B. Statement of Reasons
Finally, Chen avers the sentencing court failed to explain its reasons for sentencing him to a particular sentence within the applicable Guidelines range. Under 18 U.S.C. § 3553(c), a sentencing court is required to “state in open court” its reasons for imposing a particular sentence, and, if the sentence is “of the kind, and within the range, [established under the Sentencing Guidelines, and that range exceeds 24 months], the reason for imposing a sentence at a particular point within the range.” See United States v. Chartier, 933 F.2d 111, 117 (2d Cir.1991). When the court fails to offer an adequate statement of reasons, the sentence must be vacated unless and until the court complies with § 3553(c)(1). See United States v. Zackson, 6 F.3d 911, 923-24 (2d Cir.1993).

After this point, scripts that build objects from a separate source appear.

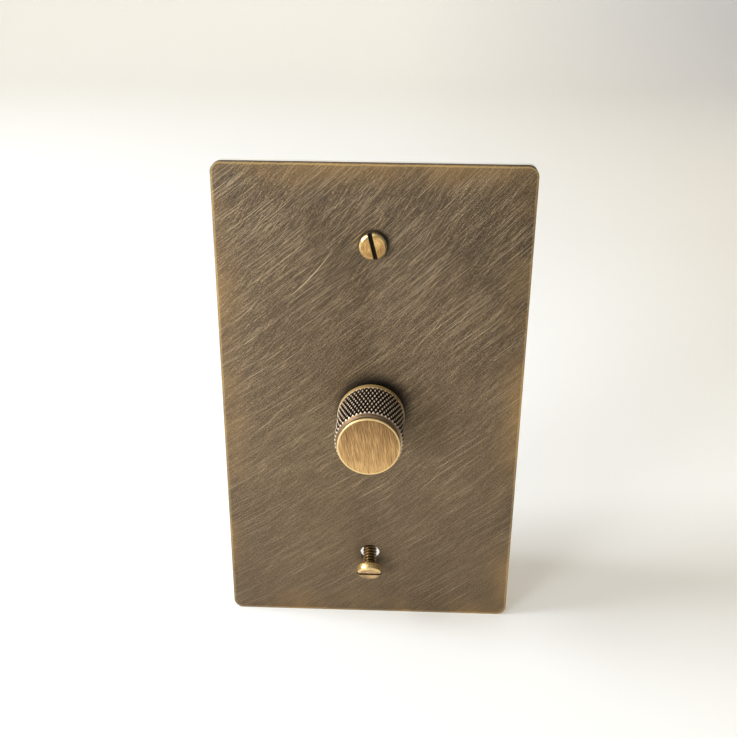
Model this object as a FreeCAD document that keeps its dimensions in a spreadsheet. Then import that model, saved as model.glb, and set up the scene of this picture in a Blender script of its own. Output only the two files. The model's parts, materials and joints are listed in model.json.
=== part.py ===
# Rotary dimmer switch on a one-gang plate, in millimetres.
#
# The plate hangs on a wall. Y runs into the wall, Z is up and X is to the right of someone facing it.
# The origin is where the knob's axis meets the wall, so all that is seen has a negative Y.
import FreeCAD, Part
import math
import os
import re
import Sketcher

V = FreeCAD.Vector

# Driving dimensions: one plain number each, kept in the document's sheet under its name.
SIZES = {
    "face plate": {
        "plate_width": 72.0,
        "plate_height": 120.0,
        "plate_thick": 1.5,
        "plate_corner_radius": 2.4,
        "plate_edge_round": 0.4,
        "fixing_centres": 83.3,
        "fixing_hole_dia": 5.0,
    },
    "gasket": {
        "gasket_thick": 1.5,
        "gasket_hole_dia": 9.4,
        "cutout_gap": 0.5,
    },
    "fixing screws": {
        "screw_major_dia": 3.5,
        "screw_tip_chamfer": 0.6,
        "screw_length": 12.7,
        "screw_head_dia": 6.2,
        "screw_head_high": 2.0,
        "screw_head_chamfer": 0.4,
        "screw_slot_wide": 1.0,
        "screw_slot_deep": 1.1,
        "upper_slot_turn": 14.0,
        "loose_screw_droop": 30.0,
        "loose_screw_reach": 4.4,
    },
    "knob": {
        "knob_dia": 16.0,
        "knob_clear": 1.0,
        "knob_long": 16.2,
        "collar_long": 1.7,
        "collar_chamfer": 0.25,
        "knurl_long": 12.5,
        "knurl_ridge_inset": 0.04,
        "knurl_deep": 0.42,
        "knurl_count": 50,
        "knurl_rows": 10,
        "neck_dia": 14.4,
        "neck_groove_deep": 0.2,
        "neck_groove_wide": 0.3,
        "disc_rim": 0.5,
        "disc_bevel": 0.25,
        "cavity_dia": 12.4,
        "cavity_clear": 0.5,
        "insert_dia": 9.0,
        "insert_long": 9.6,
        "insert_fit": 0.02,
    },
    "shaft": {
        "grip_dia": 6.0,
        "grip_flat": 1.5,
        "grip_end_gap": 0.3,
        "grip_fit": 0.03,
        "shaft_dia": 5.0,
        "shaft_flat": 1.6,
        "shaft_fit": 0.03,
        "shoulder_clear": 0.3,
        "shaft_tail": 0.7,
        "clip_groove_dia": 4.0,
        "clip_dia": 8.6,
        "clip_thick": 0.7,
        "clip_gap": 0.05,
        "clip_mouth": 3.4,
        "push_travel": 1.3,
    },
    "bush, nut and washer": {
        "bush_dia": 7.0,
        "bush_hole_gap": 0.1,
        "bush_stand": 3.6,
        "bush_chamfer": 0.4,
        "bush_flange_dia": 14.0,
        "bush_flange_thick": 1.2,
        "nut_flats": 10.0,
        "nut_thick": 2.0,
        "nut_chamfer_wide": 0.7,
        "nut_chamfer_high": 0.35,
        "nut_fit": 0.03,
        "washer_dia": 11.0,
        "washer_thick": 0.5,
        "washer_bore": 8.6,
        "washer_teeth": 8,
        "washer_gap_wide": 1.5,
    },
    "module case": {
        "module_width": 44.0,
        "module_height": 62.0,
        "module_deep": 26.5,
        "module_corner_radius": 2.5,
        "case_wall": 1.6,
        "case_back": 1.8,
        "case_back_round": 1.0,
        "heatsink_thick": 2.0,
        "post_wide": 6.0,
        "rib_wide": 3.0,
        "rib_proud": 1.2,
        "rib_height": 14.0,
        "case_screw_dia": 2.5,
        "case_screw_fit": 0.02,
        "case_screw_hole_gap": 0.15,
        "case_screw_head_dia": 4.4,
        "case_screw_head_high": 1.4,
        "case_screw_tip_gap": 0.3,
        "case_screw_slot_wide": 0.8,
        "case_screw_slot_deep": 0.7,
    },
    "circuit board": {
        "board_place": 10.7,
        "board_thick": 1.6,
        "board_gap": 0.3,
        "board_hole_dia": 7.0,
        "lead_hole_gap": 0.12,
    },
    "rotary control": {
        "pot_dia": 19.0,
        "pot_wall": 1.0,
        "clip_clear": 0.25,
        "pot_clip_room_dia": 10.4,
        "rotor_dia": 14.4,
        "rotor_thick": 2.2,
        "rotor_gap": 0.25,
        "rotor_hub_dia": 7.4,
        "rotor_hub_long": 2.1,
        "stop_lug_wide": 3.0,
        "stop_lug_proud": 0.9,
        "stop_wide": 8.0,
        "stop_gap": 0.25,
        "wafer_thick": 1.1,
        "wafer_bore": 8.4,
        "wafer_fit": 0.1,
        "track_pin_dia": 0.9,
        "track_pin_pitch": 4.0,
        "wiper_thick": 0.25,
        "wiper_outer_dia": 13.6,
        "wiper_bore": 7.8,
        "track_radius": 5.9,
        "wiper_contact_gap": 0.12,
        "wiper_contact_dia": 1.6,
    },
    "push switch": {
        "switch_wide": 13.0,
        "switch_deep": 8.5,
        "switch_wall": 1.0,
        "switch_floor": 1.2,
        "plunger_gap": 0.05,
        "plunger_stem_dia": 5.6,
        "plunger_flange_gap": 0.35,
        "plunger_flange_lift": 0.3,
        "plunger_flange_thick": 1.5,
        "plunger_spigot_dia": 3.0,
        "plunger_spigot_long": 2.2,
        "spring_wire": 0.5,
        "spring_dia": 4.2,
        "spring_turns": 4.0,
        "spring_end_gap": 0.05,
        "bridge_dia": 10.0,
        "bridge_bore": 6.0,
        "bridge_thick": 0.4,
        "button_dia": 1.6,
        "button_high": 0.4,
        "button_radius": 4.1,
        "contact_left_open": 0.3,
        "contact_thick": 0.5,
        "contact_wide": 2.6,
        "contact_long": 2.4,
    },
    "triac": {
        "triac_wide": 10.0,
        "triac_tab_thick": 1.3,
        "triac_high": 15.6,
        "triac_body_high": 9.2,
        "triac_thick": 4.5,
        "triac_place": 12.6,
        "triac_hole_up": 12.9,
        "triac_leg_wide": 0.8,
        "triac_leg_thick": 0.5,
        "triac_leg_pitch": 2.54,
        "triac_leg_out": 1.2,
        "triac_leg_lift": 2.4,
        "triac_screw_dia": 3.0,
        "triac_screw_head_dia": 5.5,
        "triac_screw_head_high": 2.0,
        "triac_screw_socket": 2.6,
        "triac_screw_fit": 0.02,
        "triac_screw_hole_gap": 0.15,
    },
    "choke": {
        "choke_dia": 17.4,
        "choke_bore": 8.4,
        "choke_thick": 6.4,
        "winding_thick": 0.8,
        "winding_gap": 0.05,
        "winding_span": 300.0,
        "winding_board_gap": 0.3,
    },
    "capacitors, resistors and diac": {
        "film_cap_place": 15.3,
        "film_cap_wide": 6.6,
        "film_cap_high": 18.0,
        "film_cap_thick": 9.0,
        "small_cap_place_x": 14.6,
        "small_cap_place_z": 17.0,
        "small_cap_wide": 7.2,
        "small_cap_high": 2.6,
        "small_cap_thick": 6.4,
        "lead_dia": 0.6,
        "lead_bend": 0.8,
        "film_cap_lead_span": 15.0,
        "small_cap_lead_span": 5.0,
        "resistor_dia": 2.4,
        "resistor_long": 6.4,
        "resistor_lead_span": 10.0,
        "resistor_lift": 0.4,
        "resistor_place": 12.2,
        "resistor_pitch": 3.2,
        "resistor_count": 3,
        "resistor_drop": 5.6,
        "diac_dia": 1.9,
        "diac_long": 4.2,
        "diac_lead_span": 7.5,
        "diac_place_x": 12.6,
        "diac_place_z": 8.0,
    },
    "fuse": {
        "fuse_place": 15.4,
        "fuse_dia": 5.0,
        "fuse_long": 20.0,
        "fuse_cap_long": 5.0,
        "fuse_cap_wall": 0.25,
        "fuse_fit": 0.02,
        "fuse_lift": 1.0,
        "clip_wide": 3.6,
        "clip_strip": 0.4,
        "clip_inset": 0.7,
        "clip_foot_wide": 2.4,
        "clip_mouth_lift": 1.2,
    },
    "terminals": {
        "block_wide": 27.0,
        "block_high": 10.0,
        "block_deep": 9.0,
        "block_wall": 1.2,
        "block_floor": 1.5,
        "block_gap": 0.2,
        "terminal_pitch": 8.6,
        "cage_wide": 6.0,
        "cage_high": 6.0,
        "cage_deep": 6.6,
        "cage_fit": 0.05,
        "wire_bore_dia": 3.2,
        "wire_bore_lift": 2.2,
        "clamp_screw_dia": 3.0,
        "clamp_screw_head_dia": 4.0,
        "clamp_screw_head_high": 1.5,
        "clamp_screw_fit": 0.02,
        "clamp_screw_clear": 0.3,
        "clamp_slot_wide": 0.8,
        "clamp_slot_deep": 0.7,
        "wire_window_wide": 25.0,
        "wire_window_deep": 6.0,
        "screw_window_wide": 25.0,
        "screw_window_high": 5.4,
    },
}

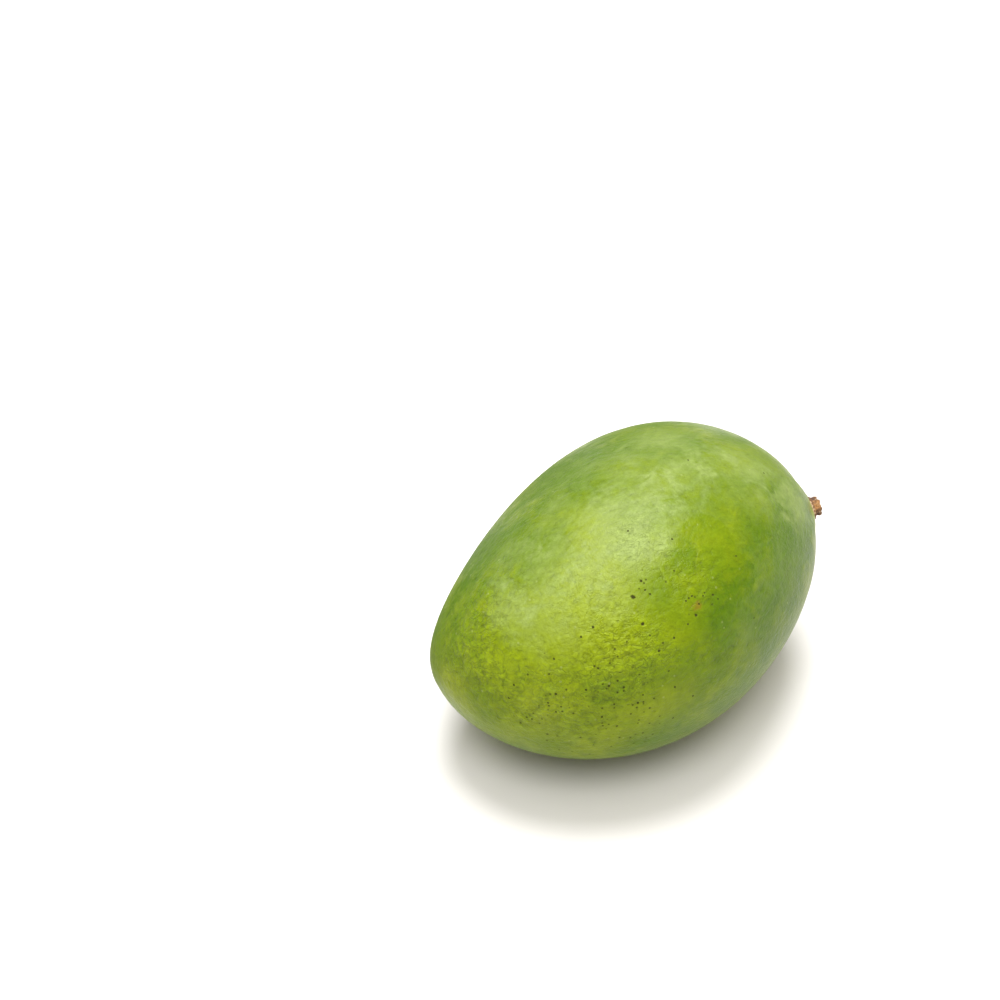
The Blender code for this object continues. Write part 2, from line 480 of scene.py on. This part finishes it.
# Where the bloom is worn off, with a clearer edge
WORN_PATCHES = (
    ((708, 545), 8.5, 0.80),
    ((692, 582), 8.5, 0.85),
    ((735, 575), 7.0, 0.40),
    ((660, 620), 7.5, 0.60),
    ((630, 655), 8.5, 0.60),
    ((590, 690), 8.0, 0.40),
)

# Where the skin is rougher, and so mirrors less of the floor
ROUGH_PATCHES = (
    ((440, 630), 15.0, 0.42),
    ((490, 690), 13.0, 0.20),
    ((470, 560), 15.0, 0.25),
    ((540, 480), 15.0, 0.30),
    ((640, 430), 15.0, 0.30),
    ((760, 460), 13.0, 0.20),
    ((600, 740), 15.0, 0.10),
    ((610, 690), 14.0, 0.12),
)

# Dark specks: pixel in the photograph and radius in millimetres
SPECKS = (
    ((633, 597), 0.50), ((650, 594), 0.31), ((641, 581), 0.27), ((644, 583), 0.23),
    ((645, 590), 0.22), ((643, 624), 0.43), ((696, 615), 0.35), ((703, 596), 0.23),
    ((688, 624), 0.27), ((692, 596), 0.22), ((713, 595), 0.27), ((672, 539), 0.23),
    ((628, 531), 0.22), ((736, 556), 0.27), ((688, 460), 0.22), ((764, 473), 0.23),
    ((754, 618), 0.23), ((593, 627), 0.27), ((581, 637), 0.27), ((554, 659), 0.31),
    ((549, 674), 0.27), ((514, 685), 0.27), ((509, 698), 0.23), ((556, 694), 0.31),
    ((586, 690), 0.27), ((609, 686), 0.27), ((610, 663), 0.23), ((598, 668), 0.23),
    ((556, 712), 0.27), ((542, 719), 0.23), ((532, 719), 0.22), ((602, 717), 0.27),
    ((675, 687), 0.31), ((659, 651), 0.27), ((663, 643), 0.22), ((627, 642), 0.23),
    ((674, 638), 0.27), ((693, 696), 0.27), ((638, 703), 0.27), ((644, 712), 0.23),
    ((673, 718), 0.23), ((639, 720), 0.23), ((634, 743), 0.27), ((653, 734), 0.23),
    ((617, 726), 0.23), ((699, 604), 0.24), ((718, 599), 0.20), ((686, 601), 0.20),
)
BLUSH_SPOT = ((698, 606), 1.9)

# Where the fine relief is coarser: pixel in the photograph, reach in millimetres, strength
COARSE_PATCHES = (
    ((630, 660), 12.0, 1.1),
    ((690, 580), 9.0, 0.45),
    ((640, 542), 8.5, 0.55),
    ((560, 700), 14.0, 0.80),
    ((505, 705), 10.0, 0.60),
    ((470, 650), 14.0, 0.85),
    ((500, 590), 11.0, 0.35),
    ((590, 600), 11.0, 0.35),
    ((600, 735), 16.0, 0.35),
    ((715, 665), 10.0, 0.30),
    ((640, 445), 16.0, -0.25),
    ((540, 490), 12.0, -0.20),
    ((750, 480), 11.0, -0.20),
)

# Where tiny dark dots crowd: pixel in the photograph, reach in millimetres, strength
PIN_PATCHES = (
    ((640, 668), 12.0, 0.62),
    ((560, 715), 15.0, 0.66),
    ((655, 583), 7.0, 0.62),
    ((700, 600), 7.0, 0.62),
    ((640, 725), 10.0, 0.50),
)

# Roughness of each surface, and how strongly it mirrors
SKIN_ROUGHNESS, SKIN_GLOSS = 0.35, 0.15
STUB_ROUGHNESS, STUB_GLOSS = 0.72, 0.25
FLOOR_ROUGHNESS, FLOOR_GLOSS = 0.85, 0.2

# Spacing of the pale dots and of the tiny dark ones, in millimetres
DOT_SPACING = 3.4
PIN_SPACING = 1.5

# Millimetres from the stem where the pale collar and the painted shade in the socket round the stub begin,
# and where each is full
COLLAR_REACH = (10.0, 5.0)
SOCKET_SHADE_REACH = (4.9, 4.0)

# How many radii away a dark speck counts as out of reach
SPECK_FAR = 9.0

# Patches of the stub, in the same way
# The tan patches paint a highlight on the knob; the pale patches draw a pale line round the base and a few
# painted highlights
TAN_PATCHES = (((817, 505), 1.5, 0.95), ((815, 511), 1.0, 0.35))
PALE_PATCHES = (
    ((816, 499), 0.5, 0.9),
    ((820, 512), 0.45, 0.9),
    ((811, 502), 0.45, 1.0),
    ((812.5, 505.5), 0.45, 1.0),
    ((814, 509), 0.45, 1.0),
    ((815, 513), 0.45, 1.0),
    ((818, 504), 0.9, 0.45),
)
MAUVE_PATCHES = (((812, 499), 0.9, 1.0), ((818, 514), 0.6, 1.0), ((814.5, 503), 0.4, 0.6))

# Far soft lights: the way to each, towards the picture's right, away from the camera and up,
# then how wide it looks and its strength
SOFT_LIGHTS = (
    ("wide_light", (-0.05, 0.00, 1.00), radians(66), 1.25),
    ("key_light", (-0.02, 0.24, 1.00), radians(28), 3.45),
    ("front_light", (-0.05, -0.55, 1.00), radians(30), 1.45),
)

# The sky's colours, the side where it is dimmer, how near that side it is dimmest, and how dim
HORIZON_LIGHT = (0.10, 0.075, 0.02, 1.0)
ZENITH_LIGHT = (0.80, 0.76, 0.66, 1.0)
DIM_SIDE = (-0.35, 0.94, 0.0)
DIM_FULL = 0.9
DIM_SHARE = 0.5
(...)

The parties agree that appellant's sentencing range under the Guidelines was 108-135 months, a 27 months range. The court found, however, that because Chen was subject to a mandatory minimum sentence of 120 months, the effective sentencing range was 120-135 months-a range of 15 months. Appellant asserts that for purposes of § 3553(c), only the range calculated under the Guidelines, without regard to the effect of applicable mandatory minimum statutes, is relevant. Neither this Circuit nor any other appears to have addressed this issue, and we need not resolve it on these facts. Appellant concedes in his reply brief that if he is subject to the mandatory minimum sentence of 120 months, the court's failure to state its reasons for sentencing him to 120 months is harmless error, if error at all. Consequently, because a remand cannot produce a lesser sentence, we need not reach or determine the merits of appellant's second claim.
For the foregoing reasons, the sentence imposed by the district court is affirmed.